## WHAT NEEDS TO BE DONE:
Print verbatim the opening line of the material and every subsequent line through the one containing "45, front: 225".

## RAW DATA:
§ §
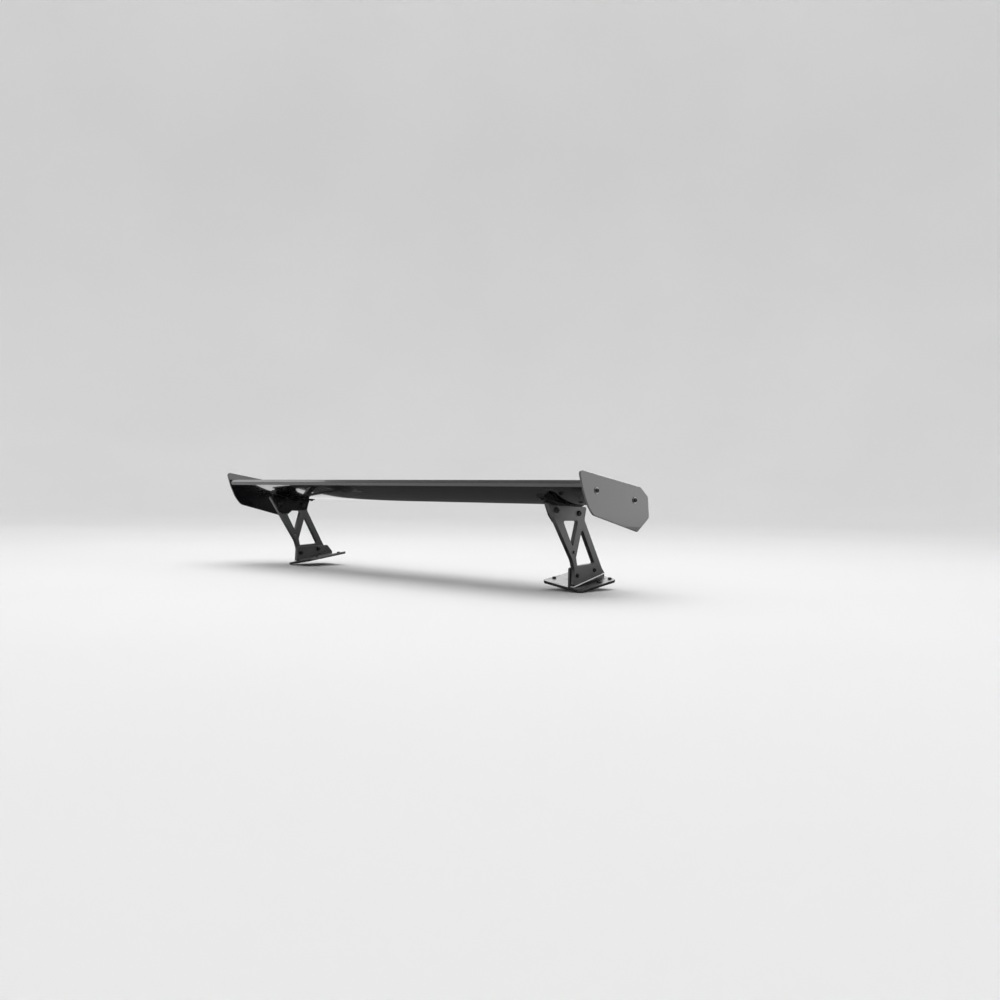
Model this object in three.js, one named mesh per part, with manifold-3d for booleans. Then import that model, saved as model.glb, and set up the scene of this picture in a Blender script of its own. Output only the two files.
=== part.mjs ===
// Racing rear wing with adjustable angle of attack, bolted to a car's boot lid.
// Millimetres. +X is the car's right, +Y its front and +Z up. The origin is at the bottom
// centre of the whole wing's box. Sections in the YZ plane are drawn from the wing's trailing
// edge, just below its top: y runs forward and z up.

import * as THREE from 'three';
import { mergeVertices } from 'three/addons/utils/BufferGeometryUtils.js';
import Module from 'manifold-3d';

const wasm = await Module();
wasm.setup();

// ---------------------------------------------------------------- driving dimensions
const SPAN = 1490; // over the outside faces of the endplates
const GAP = 0.3; // left between pieces that touch
const RIGHT = 1;
const LEFT = -1;

const SKIN = 3; // thickness of the moulded skins
const LIP = 4; // depth of the skins' solid lips along the trailing edge
const NOSE = { y: 246, z: -37 };
const CREST = { y: 215, z: -26 }; // highest point behind the nose, on the top
const LOWEST = { y: 170, z: -58 }; // lowest point of the underside
const TRAILING = { top: 3, split: -5, bottom: -13.5, bulge: 2 }; // blunt trailing edge

const ENDPLATE = 5;
const SPAR = { y: 178, z: -42.2, outer: 10, inner: 8, half: 737, sides: 20 };
const END_RIB = 12;
const MOUNT_RIB = { x: 567, width: 24, rear: 45, front: 225 };

const UPRIGHT = { inner: 584, thickness: 12 };
const BRACKET = { inner: 556, rear: 48, front: 206, flange: 5, blade: 6 };
const FOOT = {
  x: 560.5, y: 218, z: -251.2, // centre of the base plate's top face
  width: 126.5, length: 151.5, plate: 5, corner: 12,
  outward: 8.9, rearward: 7.8, // degrees that the base plate falls, as the boot lid does
  flange: 6, pad: 2, padInset: 1,
  ledge: 3, ledgeOuter: 597.4, // the ledge under the upright's lower edge
};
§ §
## THE RESPONSE:
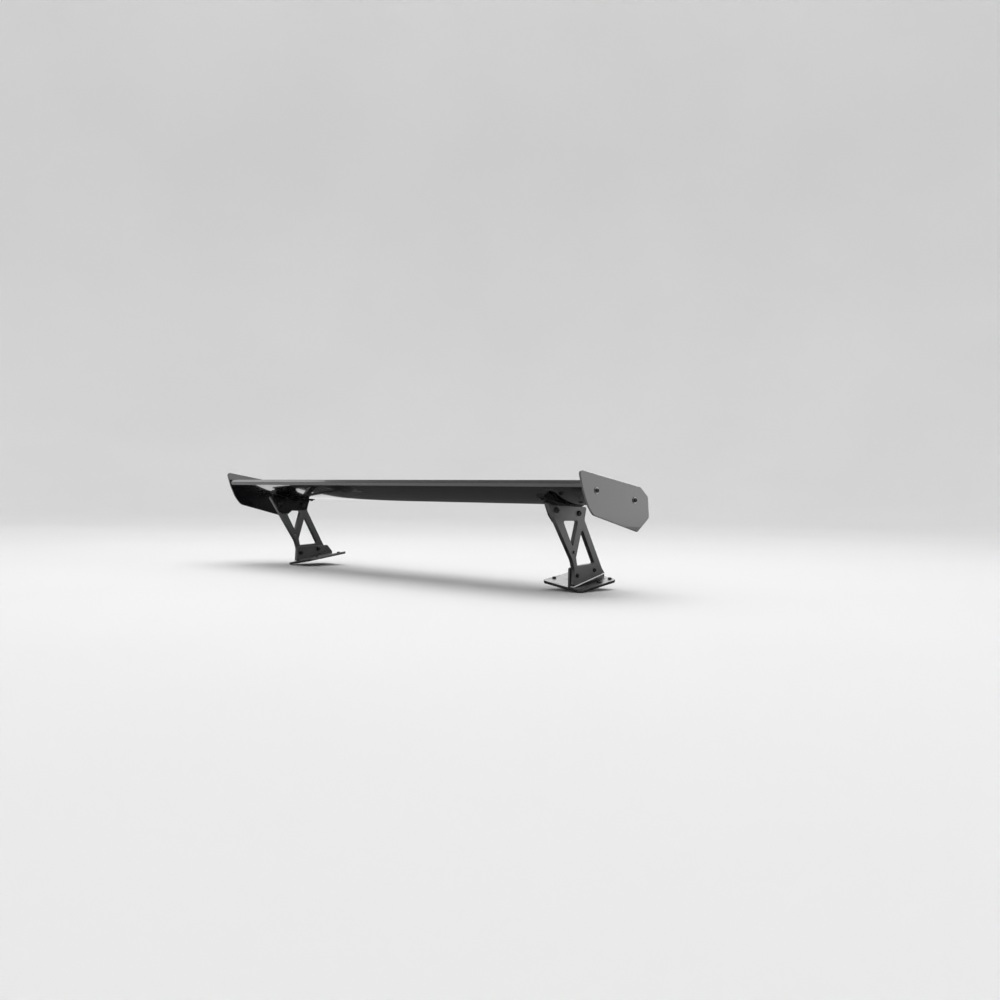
Model this object in three.js, one named mesh per part, with manifold-3d for booleans. Then import that model, saved as model.glb, and set up the scene of this picture in a Blender script of its own. Output only the two files.
=== part.mjs ===
// Racing rear wing with adjustable angle of attack, bolted to a car's boot lid.
// Millimetres. +X is the car's right, +Y its front and +Z up. The origin is at the bottom
// centre of the whole wing's box. Sections in the YZ plane are drawn from the wing's trailing
// edge, just below its top: y runs forward and z up.

import * as THREE from 'three';
import { mergeVertices } from 'three/addons/utils/BufferGeometryUtils.js';
import Module from 'manifold-3d';

const wasm = await Module();
wasm.setup();

// ---------------------------------------------------------------- driving dimensions
const SPAN = 1490; // over the outside faces of the endplates
const GAP = 0.3; // left between pieces that touch
const RIGHT = 1;
const LEFT = -1;

const SKIN = 3; // thickness of the moulded skins
const LIP = 4; // depth of the skins' solid lips along the trailing edge
const NOSE = { y: 246, z: -37 };
const CREST = { y: 215, z: -26 }; // highest point behind the nose, on the top
const LOWEST = { y: 170, z: -58 }; // lowest point of the underside
const TRAILING = { top: 3, split: -5, bottom: -13.5, bulge: 2 }; // blunt trailing edge

const ENDPLATE = 5;
const SPAR = { y: 178, z: -42.2, outer: 10, inner: 8, half: 737, sides: 20 };
const END_RIB = 12;
const MOUNT_RIB = { x: 567, width: 24, rear: 45, front: 225 };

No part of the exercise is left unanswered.